A-Z of personal finance: L is for long term
A year ago, Benson’s investment in a stock mutual fund was valued at $120,000. Today it has lost more than half of its value and is worth only $58,000. He is devastated and fearful that the situation may get even worse. The money was set aside specifically to pay for his master’s degree in a program scheduled for September 2012. His dilemma is: should he go ahead and cash out of this faltering investment and place the funds in a short-term money market account or should she leave the money where it is in the hope that the market will correct itself by August, when he must pay his school fees?
The hard truth is that Benson’s money should never have been invested in the stock market in the first place, but should have been saved in money market instruments. Unless he has an alternative source of funds, Benson may have to sell enough of his stock investments to pay his school fees or may be forced to defer his plans. As anyone who
has invested in stocks has experienced, when you do not have time on your side, stock market investing comes with significant risk.
What does Long Term Really Mean?
One of the best pieces of investment advice ever given by financial advisors is to look at investing as a long-term activity both in bear markets when prices are falling as well as in bull markets where stock prices are going up. Yet people in the financial world are often accused of never really clarifying exactly what “long-term” means except to say that cash required for immediate needs should not be invested in the stock market. Beyond that, a long investment horizon could mean three to five years, and much longer.
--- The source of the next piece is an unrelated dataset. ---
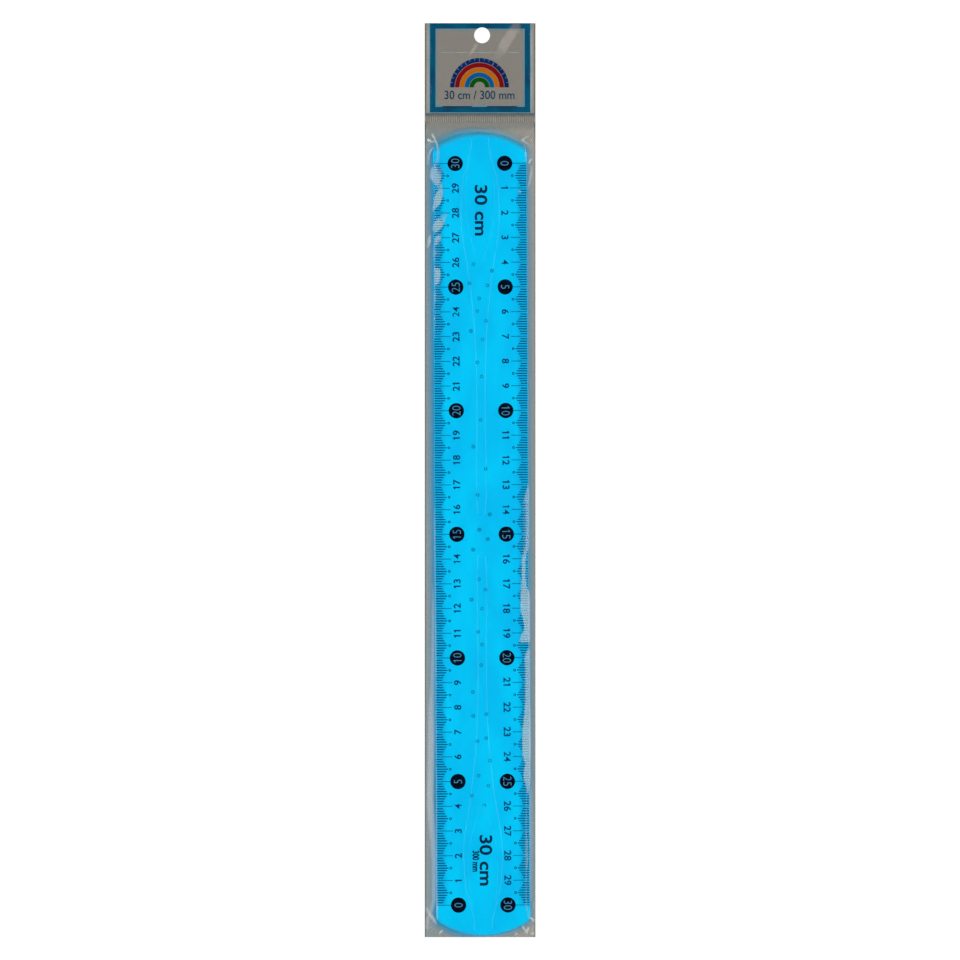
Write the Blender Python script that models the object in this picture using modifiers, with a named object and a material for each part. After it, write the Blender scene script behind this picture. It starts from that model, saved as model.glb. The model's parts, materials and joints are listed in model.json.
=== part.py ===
"""Flexible 30 cm ruler, heat-sealed in a clear hang sleeve with a printed header.

Metres, +Z up. The sleeve lies flat on its back film with its length along Y and the header at +Y.
The origin is at the middle of the back film's underside. Ruler and sleeve bend together, so both are
divided into spans that meet at hinge lines across the strip, with an empty on each hinge's axis.
"""

import math

import bmesh
import bpy
from mathutils import Matrix, Vector

# The ruler: a strip of soft translucent vinyl with rounded ends
SCALE_LENGTH = 0.300  # from the zero line to the last line of the printed scale
CENTIMETRES = 30
SCALE_END_MARGIN = 0.0125  # from the zero line to the tip of the rounded end
RULER_WIDTH = 0.038
RULER_THICKNESS = 0.0016
END_ARC_RADIUS = 0.032
END_CORNER_RADIUS = 0.003
RULER_OFFSET_X = 0.0006  # the ruler lies a little off the sleeve's middle
RULER_TURN = math.radians(0.26)  # and not quite parallel to it

# The moulded spear shape on the ruler's face, one at each end, point to the middle
SPEAR_LENGTH = 0.1535
SPEAR_FROM_EDGE = 0.01115  # from the ruler's edge to the spear where it is widest
SPEAR_END_INSET = 0.0015
SPEAR_RISE = 0.00015
SPEAR_SHARES = (
    (0.0, 0.46), (0.015, 0.46), (0.075, 0.70), (0.11, 0.88), (0.165, 1.0), (0.24, 0.99),
    (0.28, 0.89), (0.33, 0.73), (0.38, 0.59), (0.43, 0.46), (0.50, 0.34), (0.56, 0.29),
    (0.66, 0.24), (0.985, 0.22), (1.0, 0.11),
)  # fmt: skip

# The printed scale on both long edges, with a disc at every fifth centimetre
INK_THICKNESS = 0.00005
MARK_INSET = 0.0002  # from the ruler's edge to the outer end of the marks
SPINE_WIDTH = 0.0002  # the line that joins the outer ends of the marks
LINE_WIDTH = 0.0003
MARKS_PER_CENTIMETRE = 10
# How far in from the ruler's edge a mark reaches, by its distance in marks from a whole centimetre
MARK_REACHES = (0.0065, 0.00285, 0.0032, 0.0037, 0.0044, 0.00485)
DISC_RADIUS = 0.0031
DISC_FROM_EDGE = 0.009
DISC_EVERY = 5

# The sleeve: two webs of clear film, welded along both sides and the bottom
FILM_THICKNESS = 0.0001
LAYER_GAP = 0.00005  # between two layers that lie on each other
FILM_SLACK = 0.0005  # how far the front film lies above the ruler's highest face
SIDE_MARGIN = 0.0034  # from the ruler's edge to the sleeve's edge, if the ruler lay in the middle
SIDE_WELD = 0.0008
END_WELD = 0.0003
FILM_EDGE_CLEARANCE = 0.0003  # from the ruler's edge to where the front film starts to come down
FILM_END_CLEARANCE = 0.0002
BOTTOM_PLAY = 0.0008  # from the ruler's tip to the sleeve's bottom edge
TOP_PLAY = 0.0044  # from the ruler's tip to the ribbed seal
FILM_TOP_RAMP = 0.0020

# The ribbed heat seal that closes the pocket below the header
SEAL_HEIGHT = 0.0035
SEAL_RIB_PITCH = 0.00088
SEAL_RIB_RISE = 0.00012
SEAL_BASE = 0.00006
FOLD_BELOW_SEAL = 0.0016

# The header, where both webs run on above the seal
HEADER_GAP = 0.0005  # from the seal to the printed border
HEADER_HEIGHT = 0.0361
BORDER_SIDE_INSET = 0.0021
BORDER_BAND = 0.0022
BORDER_BOTTOM_BAND = 0.0020
HANG_HOLE_RADIUS = 0.0032
HANG_HOLE_DROP = 0.0049  # from the header's top edge to the hole's centre
HANG_HOLE_OFFSET_X = 0.0008
MOTIF_RADIUS = 0.0120
MOTIF_INNER_RADIUS = 0.0036
MOTIF_CENTRE_X = -0.00025
MOTIF_ABOVE_BORDER = 0.0101  # from the border's lower edge to the motif's straight side

# How ruler and sleeve bend: hinge lines three centimetres apart, clear of every printed mark
SPAN_CENTIMETRES = 3
MIDDLE_SPAN_SHARE = 0.9  # of the other spans' length, so that no hinge line meets a disc
HINGES_EACH_WAY = 5
LARGEST_BEND = math.radians(24)
LARGEST_FOLD = math.radians(90)
BEND_CLEARANCE = 0.0001
CUT_OVERRUN = 0.002

# How finely round shapes are drawn
END_ARC_STEPS = 12
CORNER_STEPS = 4
DISC_STEPS = 24
HOLE_STEPS = 32
MOTIF_STEPS = 24

# Colours as linear red, green and blue
VINYL_COLOUR = (0.002, 0.52, 0.85)
INK_COLOUR = (0.0, 0.012, 0.03)
FRONT_FILM_COLOUR = (0.62, 0.64, 0.63)
BACK_FILM_COLOUR = (0.24, 0.25, 0.235)
BORDER_COLOUR = (0.001, 0.062, 0.13)
MOTIF_COLOUR = (0.25, 0.012, 0.01)
SEAL_COLOUR = (0.33, 0.34, 0.32)

# Places that follow from the sizes above
CENTIMETRE = SCALE_LENGTH / CENTIMETRES
RULER_LENGTH = SCALE_LENGTH + SCALE_END_MARGIN * 2
SLEEVE_WIDTH = RULER_WIDTH + SIDE_MARGIN * 2
POCKET_LENGTH = BOTTOM_PLAY + RULER_LENGTH + TOP_PLAY
SLEEVE_LENGTH = POCKET_LENGTH + SEAL_HEIGHT + HEADER_GAP + HEADER_HEIGHT
SLEEVE_BOTTOM = -SLEEVE_LENGTH / 2
SLEEVE_TOP = SLEEVE_LENGTH / 2
RULER_CENTRE_Y = SLEEVE_BOTTOM + BOTTOM_PLAY + RULER_LENGTH / 2
SEAL_BOTTOM = SLEEVE_BOTTOM + POCKET_LENGTH
FOLD_Y = SEAL_BOTTOM - FOLD_BELOW_SEAL
BORDER_BOTTOM = SLEEVE_TOP - HEADER_HEIGHT
HANG_HOLE = Vector((HANG_HOLE_OFFSET_X, SLEEVE_TOP - HANG_HOLE_DROP, 0))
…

Spread Your Risk and be Diversified.
Whether you have invested for the short-term or the long-term, make sure you have managed your risk with a diversified, well-balanced portfolio. Most investments do not reach their full potential for several years. Usually, within that length of time, long-term investors, especially those who invest in a diversified portfolio, can ride out market volatility without dramatically affecting their ability to reach their goals.